You likely won’t see menu items brought over from Alo or Aloette — Kriss says they even took pains to do the fries differently (shoestring versus Aloette’s thick-cut, since Kriss feels they go better with steak). But keen-eyed visitors may recognize some familiar faces: Aloette CDC Matthew Betsch is here, as well as Alo barkeep John Bunner, who’s been promoted to operations manager.
“Everyone gets new opportunities when we open a new restaurant – I don’t really bring in outside people for the top management positions. Everyone just kind of moves up.”
Does that mean that after opening three restaurants in three years, Kriss still isn’t planning on slowing down?

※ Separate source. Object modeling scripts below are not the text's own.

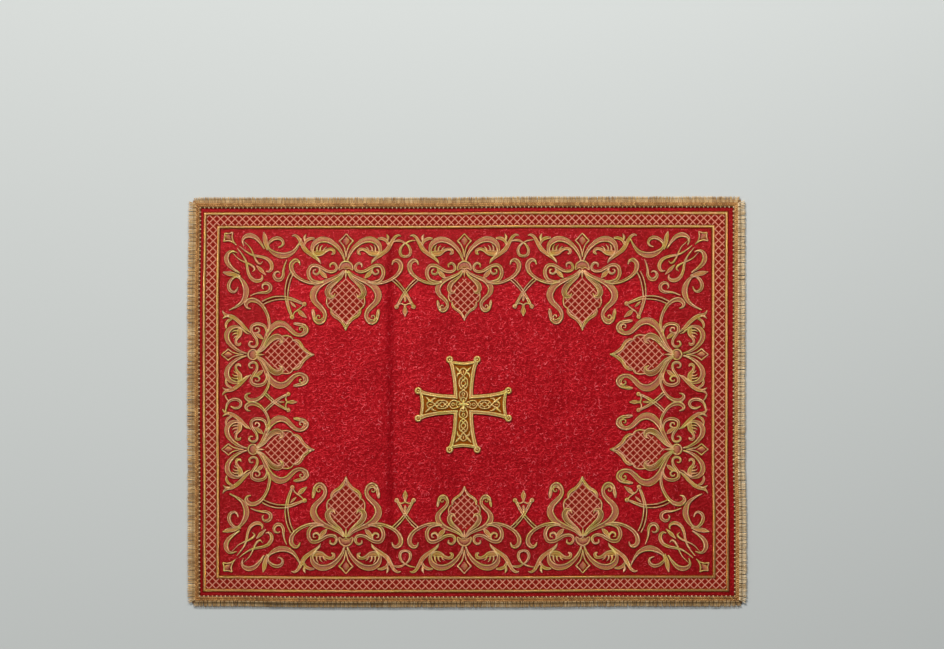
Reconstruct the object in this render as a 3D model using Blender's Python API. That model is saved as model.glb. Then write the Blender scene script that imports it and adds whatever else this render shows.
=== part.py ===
"""An aer: a rectangular brocade cloth with raised gold embroidery and a gold fringe, laid flat.

Metres, +Z up. The origin is below the middle of the cloth, on the surface that it lies on.
"""

import math

import bmesh
import bpy
import numpy as np
from mathutils import Matrix, Vector

MM = 0.001

# Widths from the tip of the fringe inwards. Each lock is shorter along the long sides.
WIDTH = 600 * MM
DEPTH = 441 * MM
LOCK_END_SIDES = 7.5 * MM
LOCK_LONG_SIDES = 6.0 * MM
HEADING = 5.5 * MM
MARGIN = 4.5 * MM
RAIL = 3.7 * MM
LATTICE = 10.6 * MM

# Heights.
CLOTH = 2.0 * MM
GAP = 0.3 * MM
HEADING_THICKNESS = 1.2 * MM
RAIL_RAISE = 0.8 * MM
CROSS_THICKNESS = 1.2 * MM
LOCK_THICKNESS = 1.0 * MM

HEADING_HALF_X = WIDTH / 2 - LOCK_END_SIDES
HEADING_HALF_Y = DEPTH / 2 - LOCK_LONG_SIDES
HEM_TUCK = 0.5 * MM
PANEL_HALF_X = HEADING_HALF_X - HEM_TUCK
PANEL_HALF_Y = HEADING_HALF_Y - HEM_TUCK

# The fold that runs down the cloth: a sharp valley with a soft shoulder on either side of it.
VALLEY_X = -83.7 * MM
SHOULDER_LEFT = 28.0 * MM
SHOULDER_RIGHT = 19.5 * MM
SHOULDER_HEIGHT_LEFT = 2.6 * MM
SHOULDER_HEIGHT_RIGHT = 2.0 * MM
SHOULDER_FLOOR = 0.12
FOLD_FADE_START = 110 * MM
FOLD_FADE_LENGTH = 100 * MM
FOLD_AT_HEM = 0.35

# A faint trough right of the middle.
TROUGH_X = 105 * MM
TROUGH_Y = 24 * MM
TROUGH_HALF_WIDTH = 16 * MM
TROUGH_HALF_LENGTH = 75 * MM
TROUGH_HEIGHT = 0.9 * MM

# The lower left corner breaks along a slanting ridge.
RIDGE_POINT = Vector((-297 * MM, -151 * MM))
RIDGE_END = Vector((-206 * MM, -212 * MM))
RIDGE_HEIGHT = 2.0 * MM
RIDGE_HALF_WIDTH = 30 * MM

# The edges bow in a little from the full size.
BOW_X = 1.4 * MM
BOW_Y = 1.0 * MM

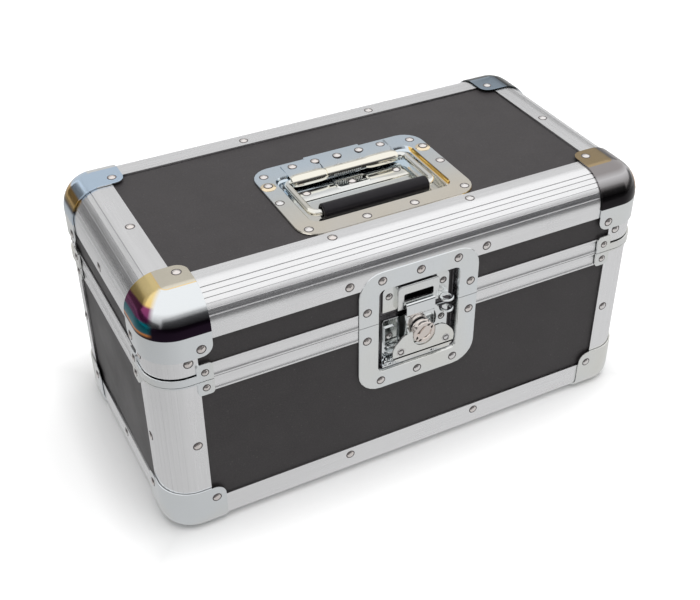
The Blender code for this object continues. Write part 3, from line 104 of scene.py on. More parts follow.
WELD = 0.01 * MM
CUT_NEAR = WELD / 10

# Rivets on the trim
EDGE_RIVET_X = 58.6 * MM
EDGE_RIVET_U = 25.6 * MM
BOTTOM_RIVET_U = 17.5 * MM
POST_RIVET_U = 25.0 * MM
LID_POST_RIVET = 18.4 * MM
BASE_POST_RIVET = 60.0 * MM
LID_BRACKET = 15.2 * MM
BASE_BRACKET = 12.6 * MM
CAP_RIVET = 35.0 * MM
TOP_CAP_RIVET = 38.0 * MM
BOTTOM_CAP_RIVET = 26.0 * MM

# Hinges on the back
HINGE_X = 110.0 * MM
HINGE_LENGTH = 60.0 * MM
HINGE_SHEET = 1.5 * MM
HINGE_LEAF = 30.0 * MM
HINGE_CLEAR = 4.2 * MM
KNUCKLE_RADIUS = 3.5 * MM
KNUCKLE_LENGTH = 15.0 * MM
KNUCKLE_GAP = 0.5 * MM
PIN_RADIUS = 1.6 * MM
STOP_RISE = 5.0 * MM
STOP_SHELF = 6.5 * MM
STOP_REACH = 3.63 * MM
HINGE_Y = BACK + RIM_PROUD + GAP + KNUCKLE_RADIUS
HINGE_RIVET_X = 21.0 * MM
HINGE_RIVET_NEAR = 9.8 * MM
HINGE_RIVET_FAR = 24.0 * MM

# Recessed handle: its middle, and heights above the top plane
HANDLE_X = -1.8 * MM
HANDLE_HALF = 75.4 * MM
HANDLE_FRONT = -73.7 * MM
HANDLE_BACK = 31.7 * MM
HANDLE_CORNER = 17.0 * MM
HANDLE_FACE = 1.5 * MM
HANDLE_SHEET = 1.2 * MM
RECESS_HALF = 61.4 * MM
RECESS_FRONT = -58.2 * MM
RECESS_BACK = 14.5 * MM
RECESS_FLOOR = -9.0 * MM
PIVOT_Y = 8.0 * MM
PIVOT_Z = -2.2 * MM
BAIL_ROD = 2.8 * MM
BAIL_ARM_X = 53.0 * MM
BAIL_REACH = 49.7 * MM
BAIL_BACK_BEND = 5.5 * MM
BAIL_FRONT_BEND = 6.8 * MM
BAIL_END_X = 2.5 * MM
GRIP_HALF = 45.75 * MM
GRIP_RADIUS = 6.5 * MM
GRIP_BORE = 3.4 * MM
HOOD_ROLL = 5.6 * MM
HOOD_TOP = 4.7 * MM
HOOD_BACK = 20.5 * MM
HOOD_RIVET_X = 19.9 * MM
SPRING_RADIUS = 3.7 * MM
SPRING_WIRE = 0.6 * MM
SPRING_PITCH = 1.75 * MM
SPRING_TURNS = 14
COIL_STEPS = 16

# Latch on the front: its middle, sizes about the split, and depths proud of the front plane
LATCH_X = 0.8 * MM
LATCH_HALF = 51.9 * MM
LATCH_ABOVE = 46.7 * MM
LATCH_BELOW = 64.8 * MM
LATCH_CORNER = 19.0 * MM
LATCH_FACE = 2.3 * MM
LATCH_WELL_HALF = 34.6 * MM
LATCH_WELL_HIGH = 29.4 * MM
LATCH_WELL_LOW = -47.5 * MM
LATCH_WELL_CORNER = 4.5 * MM
LATCH_FLOOR = -5.0 * MM
KEEPER_FACE = 0.6 * MM
MOUNT_FACE = -3.5 * MM
KNOB_H = -15.0 * MM
PIVOT_H = -42.0 * MM
DRAW_FACE = 4.5 * MM
DRAW_HALF = 12.4 * MM
MOUNT_SHEET = 1.1 * MM
GUIDE_SHEET = 1.4 * MM
WING_BACK = 9.0 * MM
WING_FACE = 10.4 * MM

SIDES = (("front", FRONT, 1), ("back", BACK, -1))
ENDS = (("left", LEFT, 1), ("right", RIGHT, -1))

# Sections of the rims in millimetres: out of the plane (inwards counts up) and above the split
LID_RIM = ((-1.4, 0.2), (-1.4, 1.7), (-1.0, 2.3), (-1.0, 10.9), (-1.4, 11.5), (-1.4, 13.0), (-0.3, 13.0),
           (-0.3, 5.0), (7.3, 5.0), (7.3, 11.0), (8.8, 11.0), (8.8, 0.4), (5.0, 0.4), (5.0, -4.0),
           (3.5, -4.0), (3.5, 0.2))
BASE_RIM = ((-1.4, -0.2), (-1.4, -1.7), (-1.0, -2.3), (-1.0, -9.9), (-1.4, -10.5), (-1.4, -12.0),
            (-0.3, -12.0), (-0.3, -7.3), (7.3, -7.3), (7.3, -12.0), (8.8, -12.0), (8.8, -0.4), (6.2, -0.4),
            (6.2, -5.5), (2.5, -5.5), (2.5, -0.2))
RIM_LEAF = (7.3, 8.8)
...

He smirks a little: “Do you think it’ll stop here?”
Here’s a closer look at the menu.
One of Kriss’ favourite dishes on the menu is the raw hamachi with lomo iberico, manchego, zucchini relish and chorizo ($24).
A summer salad features ribbons of cucumber and chunks of honeydew melon, plus dill, pickled shallots, feta and smoked pumpkin seeds ($16).
One holdover from Alo is the bread course: Pan au lait served with tempered garlic butter.
Foie gras is served as a pate with sour cherry ginger puree and topped with shaved foie and toasted hazelnuts, and ready to spread on brioche ($20).
Tuna tartare comes piled high with shavings of Australian black truffle, plus pickled chanterelle ($24).
From the cocktail menu: The Western Bay ($16), a tropical riff on a classic Champs-Elysees with Martell VS, green chartreuse, citrus and coconut. (Fun fact: Bunner named it after a line in “Brandy, You’re A Fine Girl.”)
The Leisure Noise ($15) has another stellar namesake: a 1999 album by UK band Gay Dad. This one includes fino sherry, Havana Club 7, banana and lime, plus a bouquet garni borrowed from the kitchen.
For dessert: Multicoloured mille-feuille and cheesecake with strawberry puree (both $14).